Running DeepSeek V3 0324 locally on an NVIDIA-based setup requires an enormous amount of VRAM. To fit just the model itself in VRAM, you’d need 17 GPUs with 24GB VRAM each—and that’s before considering context size. Additional GPUs would be required for storing and processing long prompts, making this setup infeasible for home users.
Here’s what a comparable NVIDIA setup would look like:
- 17 x RTX 3090 (24GB VRAM each) → $13,000 (second-hand market)
- Power Requirements: ~3.7 kW (assuming 250W per underclocked 3090)

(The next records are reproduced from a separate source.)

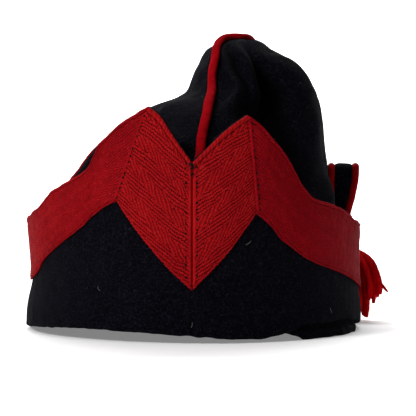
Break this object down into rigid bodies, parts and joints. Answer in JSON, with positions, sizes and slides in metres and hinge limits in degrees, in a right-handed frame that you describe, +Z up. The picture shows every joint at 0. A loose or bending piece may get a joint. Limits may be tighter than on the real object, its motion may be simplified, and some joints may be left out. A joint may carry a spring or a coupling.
{
  "type": "side cap",
  "caption": "Soft navy wool side cap with a tall gathered crown, a turn-up with two peaks edged in red lace, red piping and a hanging tassel.",
  "frame": {"origin": "centre of the head opening, in the plane that the cap stands on", "axes": "+Z up through the crown, -Y towards the front seam between the two peaks, +X towards the side with the tassel"},
  "size_m": [0.1856, 0.1948, 0.1517],
  "materials": {
    "navy_wool": "napped wool felt, nearly black",
    "red_lace": "worsted herringbone lace",
    "red_piping": "cord covered in wool cloth",
    "tassel_yarn": "loose dark red yarn"
  },
  "bodies": {
    "root": {"turban": "navy_wool", "inner_band": "navy_wool", "crown": "navy_wool", "tail": "navy_wool", "strip": "navy_wool", "lace_left": "red_lace", "lace_right": "red_lace", "front_piping": "red_piping", "rear_piping": "red_piping", "tail_piping": "red_piping", "strip_piping_inner": "red_piping", "strip_piping_outer": "red_piping", "tassel": "tassel_yarn"}
  },
  "joints": []
}
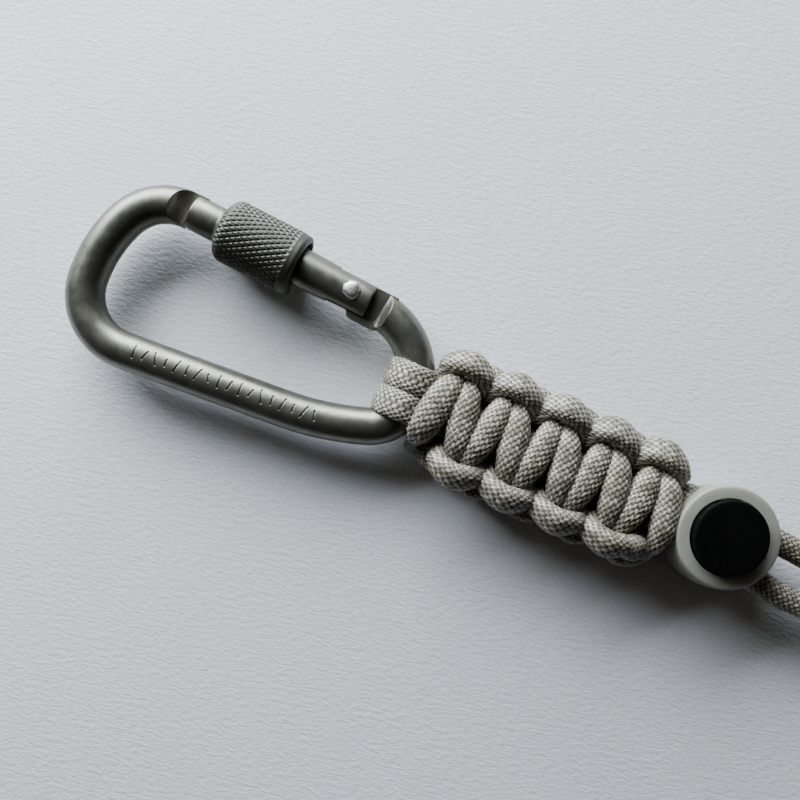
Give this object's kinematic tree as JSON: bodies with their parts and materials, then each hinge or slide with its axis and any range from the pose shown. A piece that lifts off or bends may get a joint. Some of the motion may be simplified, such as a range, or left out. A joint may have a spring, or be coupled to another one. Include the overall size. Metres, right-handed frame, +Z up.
{
  "type": "carabiner keyring",
  "caption": "Small screw-gate carabiner with a flat woven cord fob, a push-button cord lock and a finger loop.",
  "frame": {"origin": "bottom centre of the object's box as it lies flat, at rest", "axes": "+X along the carabiner's spine towards the cord loop, +Y from the spine towards the gate, +Z up from the table"},
  "size_m": [0.1728, 0.0412, 0.0122],
  "materials": {
    "frame_metal": "satin anodised",
    "bright_steel": "bright, lightly hammered",
    "ring_rubber": "matte",
    "cord_sheath": "braided nylon with a slight sheen",
    "cord_melt": "melted nylon",
    "lock_milky": "translucent milky",
    "lock_black": "fine matte"
  },
  "bodies": {
    "carabiner": {"carabiner_frame": "frame_metal"},
    "gate": {"gate_barrel": "frame_metal", "hinge_rivet": "bright_steel", "gate_spring": "bright_steel"},
    "plunger": {"gate_plunger": "bright_steel"},
    "sleeve_ring": {"sleeve_ring": "ring_rubber"},
    "sleeve": {"screw_sleeve": "frame_metal"},
    "fob": {"rod_wrap_upper": "cord_sheath", "rod_wrap_lower": "cord_sheath", "weave_cord_front": "cord_sheath", "weave_cord_back": "cord_sheath", "core_cord_left": "cord_sheath", "core_cord_right": "cord_sheath", "cord_bead_front": "cord_melt", "cord_bead_back": "cord_melt"},
    "lock": {"lock_body": "lock_milky", "lock_spring": "bright_steel"},
    "button": {"lock_button": "lock_black"},
    "loop": {"loop_end": "cord_sheath"}
  },
  "joints": [
    {"name": "gate_swing", "type": "hinge", "parent": "carabiner", "child": "gate", "pos_m": [-0.0435, 0.01266, 0.00515], "axis": [0, 0, 1], "range_deg": [0, 30]},
    {"name": "plunger_push", "type": "slide", "parent": "gate", "child": "plunger", "axis": [-0.9919, 0.1271, 0], "range_m": [0, 0.00043], "deforming": ["gate_spring"]},
    {"name": "sleeve_travel", "type": "slide", "parent": "gate", "child": "sleeve_ring", "axis": [-0.9919, 0.1271, 0], "range_m": [0, 0.00525]},
    {"name": "sleeve_turn", "type": "hinge", "parent": "sleeve_ring", "child": "sleeve", "pos_m": [-0.05937, 0.01469, 0.00515], "axis": [-0.9919, 0.1271, 0], "range_deg": [0, 1260.5]},
    {"name": "fob_swing", "type": "hinge", "parent": "carabiner", "child": "fob", "pos_m": [-0.0297, 0.00037, 0.00515], "axis": [0.0698, 0.9976, 0], "range_deg": [-75, 75]},
    {"name": "lock_slide", "type": "slide", "parent": "fob", "child": "lock", "axis": [0.9863, -0.165, 0], "range_m": [0, 0.024]},
    {"name": "button_press", "type": "slide", "parent": "lock", "child": "button", "axis": [0, 0, -1], "range_m": [0, 0.0013], "deforming": ["lock_spring"]},
    {"name": "loop_flex", "type": "hinge", "parent": "fob", "child": "loop", "pos_m": [0.05938, -0.00911, 0.00515], "axis": [0.165, 0.9863, 0], "range_deg": [-35, 35]}
  ],
  "couplings": [
    {"joint": "plunger_push", "follows": "gate_swing", "m_per_rad": 0.00080214},
    {"joint": "sleeve_turn", "follows": "sleeve_travel", "rad_per_m": 4188.8}
  ]
}
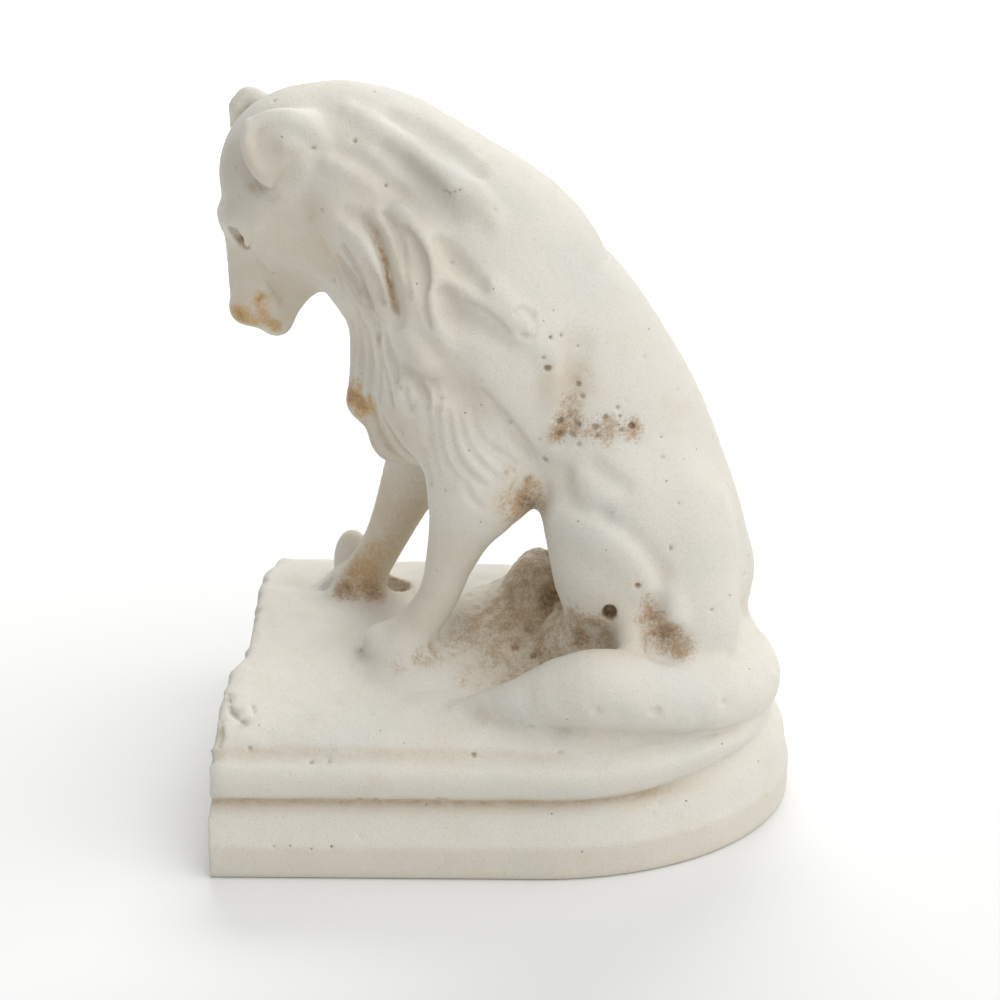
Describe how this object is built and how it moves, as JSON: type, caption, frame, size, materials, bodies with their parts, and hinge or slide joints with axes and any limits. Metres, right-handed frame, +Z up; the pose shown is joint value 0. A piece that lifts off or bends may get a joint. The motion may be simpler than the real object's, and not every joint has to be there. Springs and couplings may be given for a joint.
{
  "type": "dog bookend",
  "caption": "Bookend cast in pale stone: a seated long-haired dog with bowed head on a moulded plinth, flat at the book end and round behind.",
  "frame": {"origin": "middle of the underside of the plinth, at the bottom centre of the whole piece", "axes": "+Z up, -X towards the books and the way the dog faces, +X towards the round end behind the dog, -Y on the dog's left"},
  "size_m": [0.1252, 0.101, 0.1601],
  "materials": {
    "stone": "matt ivory cast stone with fine pores, bubble holes, ochre stains and brown dirt in the hollows"
  },
  "bodies": {
    "root": {"dog_bookend": "stone"}
  },
  "joints": []
}
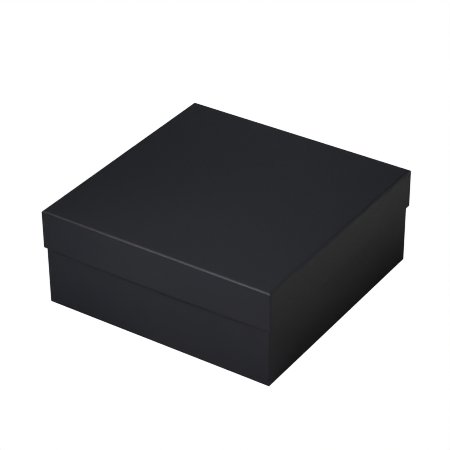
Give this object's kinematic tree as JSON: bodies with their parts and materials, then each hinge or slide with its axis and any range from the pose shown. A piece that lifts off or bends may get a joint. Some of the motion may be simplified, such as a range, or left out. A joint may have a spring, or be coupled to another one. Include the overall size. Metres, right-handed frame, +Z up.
{
  "type": "gift box",
  "caption": "Square two-piece rigid gift box in matte black paper: an open tray and a shallow lid that lifts off, its skirt standing slightly proud of the tray.",
  "frame": {"origin": "centre of the underside, on the surface the box stands on", "axes": "+Z up, the way the lid lifts; -Y the front and +X the right, which look alike on this square box"},
  "size_m": [0.254, 0.254, 0.1028],
  "materials": {
    "greyboard": "solid grey board, bare",
    "corner_tape": "plain kraft paper tape",
    "covering_paper": "matte black, very fine grain, faint sheen",
    "lining_paper": "matte black, uncoated"
  },
  "bodies": {
    "base": {"base_floor_board": "greyboard", "base_front_board": "greyboard", "base_back_board": "greyboard", "base_left_board": "greyboard", "base_right_board": "greyboard", "base_corner_stay_front_left": "corner_tape", "base_corner_stay_front_right": "corner_tape", "base_corner_stay_back_left": "corner_tape", "base_corner_stay_back_right": "corner_tape", "base_wrap": "covering_paper", "base_bottom_sheet": "covering_paper", "base_wall_lining": "lining_paper", "base_floor_lining": "lining_paper"},
    "lid": {"lid_top_board": "greyboard", "lid_front_board": "greyboard", "lid_back_board": "greyboard", "lid_left_board": "greyboard", "lid_right_board": "greyboard", "lid_corner_stay_front_left": "corner_tape", "lid_corner_stay_front_right": "corner_tape", "lid_corner_stay_back_left": "corner_tape", "lid_corner_stay_back_right": "corner_tape", "lid_wrap": "covering_paper", "lid_top_lining": "lining_paper"}
  },
  "joints": [
    {"name": "lid_lift", "type": "slide", "parent": "base", "child": "lid", "axis": [0, 0, 1], "range_m": [0, 0.1]}
  ]
}
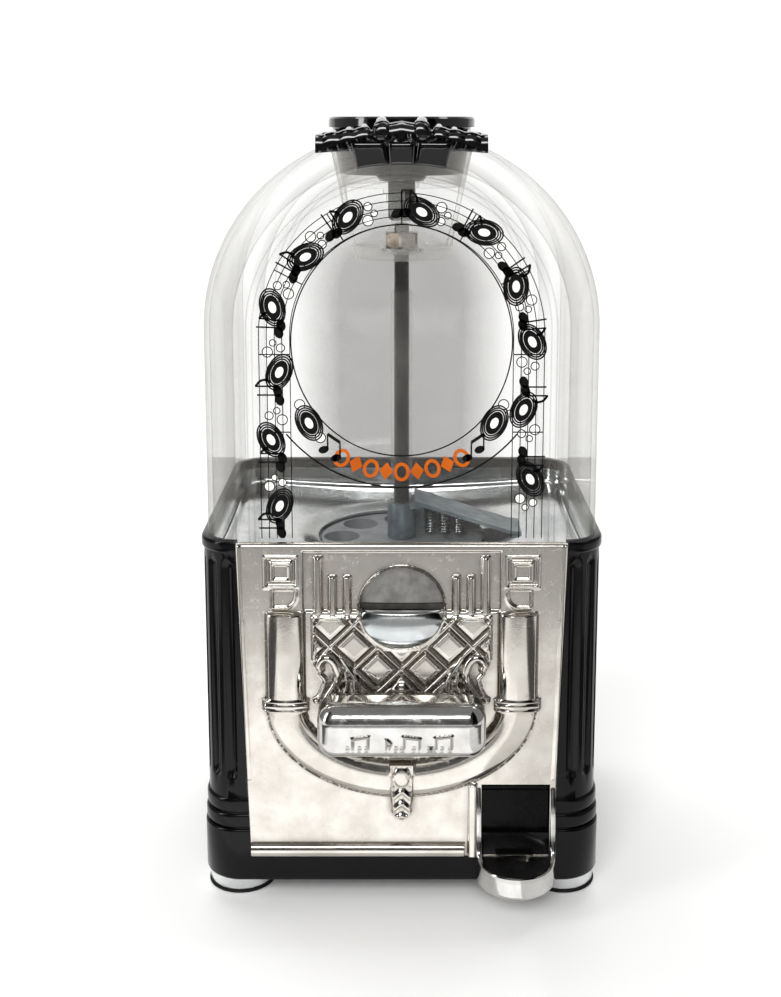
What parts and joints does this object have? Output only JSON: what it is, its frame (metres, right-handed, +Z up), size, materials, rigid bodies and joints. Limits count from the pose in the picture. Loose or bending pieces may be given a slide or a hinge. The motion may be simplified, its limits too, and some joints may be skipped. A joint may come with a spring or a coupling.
{
  "type": "gumball machine",
  "caption": "Jukebox-shaped tabletop gumball machine: clear arched dome, black fluted base, cast front plate with a push bar that turns a pocket wheel and drops a ball into the spout.",
  "frame": {"origin": "middle of the footprint box on the surface the machine stands on", "axes": "+Z up, front plate faces -Y, +X to the right seen from the front"},
  "size_m": [0.1558, 0.152, 0.305],
  "materials": {
    "black_gloss": "moulded, high gloss",
    "black_plastic": "moulded, satin",
    "steel": "drawn bar",
    "bright_metal": "polished",
    "rubber_black": "soft black",
    "cast_metal": "die cast, satin with polished high spots",
    "guard_grey": "satin grey",
    "grey_plastic": "moulded, satin",
    "brass": "stamped",
    "flap_black": "glossy",
    "clear_plastic": "clear moulded plastic",
    "aged_nut": "dulled plating"
  },
  "bodies": {
    "root": {"base_shell": "black_gloss", "bottom_plate": "black_plastic", "bottom_screws": "steel", "foot_discs": "bright_metal", "foot_pads": "rubber_black", "front_panel": "cast_metal", "panel_screws": "steel", "coin_backplate": "guard_grey", "coin_lip": "bright_metal", "coin_chute": "grey_plastic", "lever_bracket": "steel", "lever_pin": "steel", "pin_clips": "steel", "lever_spring": "steel", "pusher_rail": "steel", "rail_screws": "steel", "wheel_housing": "grey_plastic", "detent_spring": "steel", "hopper": "bright_metal", "wiper_guard": "guard_grey", "wiper_springs": "steel", "gumball_chute": "grey_plastic", "spout": "cast_metal", "flap_pin": "steel", "center_rod": "steel", "rod_sleeve": "steel", "rod_tube": "clear_plastic", "rod_top_nut": "aged_nut", "rod_washer": "steel", "rod_bottom_nut": "steel", "dome": "clear_plastic", "neck_basket": "clear_plastic"},
    "push_bar": {"push_lever": "cast_metal"},
    "pusher": {"pusher": "steel", "pawl": "brass"},
    "wheel": {"dispensing_wheel": "grey_plastic", "ratchet": "brass"},
    "flap": {"spout_flap": "flap_black"},
    "lid": {"lid": "black_gloss"},
    "coin_plug": {"coin_plug": "rubber_black"}
  },
  "joints": [
    {"name": "lever_push", "type": "hinge", "parent": "root", "child": "push_bar", "pos_m": [0, -0.028, 0.06], "axis": [1, 0, 0], "range_deg": [0, 16], "stiffness_Nm_per_rad": 0.2, "springref_deg": -20.05},
    {"name": "pusher_slide", "type": "slide", "parent": "root", "child": "pusher", "axis": [0, -1, 0], "range_m": [0, 0.0112]},
    {"name": "wheel_turn", "type": "hinge", "parent": "root", "child": "wheel", "pos_m": [0, 0.01, 0.12], "axis": [0, 0, 1], "range_deg": [0, 45]},
    {"name": "flap_swing", "type": "hinge", "parent": "root", "child": "flap", "pos_m": [0.0442, -0.0526, 0.048], "axis": [1, 0, 0], "range_deg": [-60, 0]},
    {"name": "lid_lift", "type": "slide", "parent": "root", "child": "lid", "axis": [0, 0, 1], "range_m": [0, 0.06]},
    {"name": "coin_plug_turn", "type": "hinge", "parent": "root", "child": "coin_plug", "pos_m": [-0.034, 0.042, 0.01], "axis": [0, 0, 1], "range_deg": [0, 90]}
  ],
  "couplings": [
    {"joint": "pusher_slide", "follows": "lever_push", "m_per_rad": 0.04},
    {"joint": "wheel_turn", "follows": "lever_push", "ratio": 2.8125}
  ]
}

- Cooling & Infrastructure: High Complexity
Even using 8 workstation-grade NVIDIA GPUs with 48GB VRAM (e.g., A6000) would be cost-prohibitive, with each card costing around $5,000 used.
Apple’s Efficiency Advantage
- Mac Studio M3 Ultra (512GB unified memory) → $10,000
- Power Draw: 400W (peak)
- No additional cooling or infrastructure required
For running massive LLMs in a home environment, Apple’s Mac Studio M3 Ultra is the best practical option. Yes, $10,000 is a steep price, but it’s still more accessible than assembling a multi-GPU NVIDIA system that would cost significantly more in hardware, power, and cooling.
Final Verdict
If you need to run large-scale LLMs locally and work with high-context prompts, Mac Studio M3 Ultra provides the most efficient and practical solution. While it can’t match NVIDIA’s sheer compute power, its massive unified memory allows it to handle workloads that would otherwise require an impractical multi-GPU setup. For AI enthusiasts looking to run 670B+ parameter models with real-world context sizes, this is the best option available today.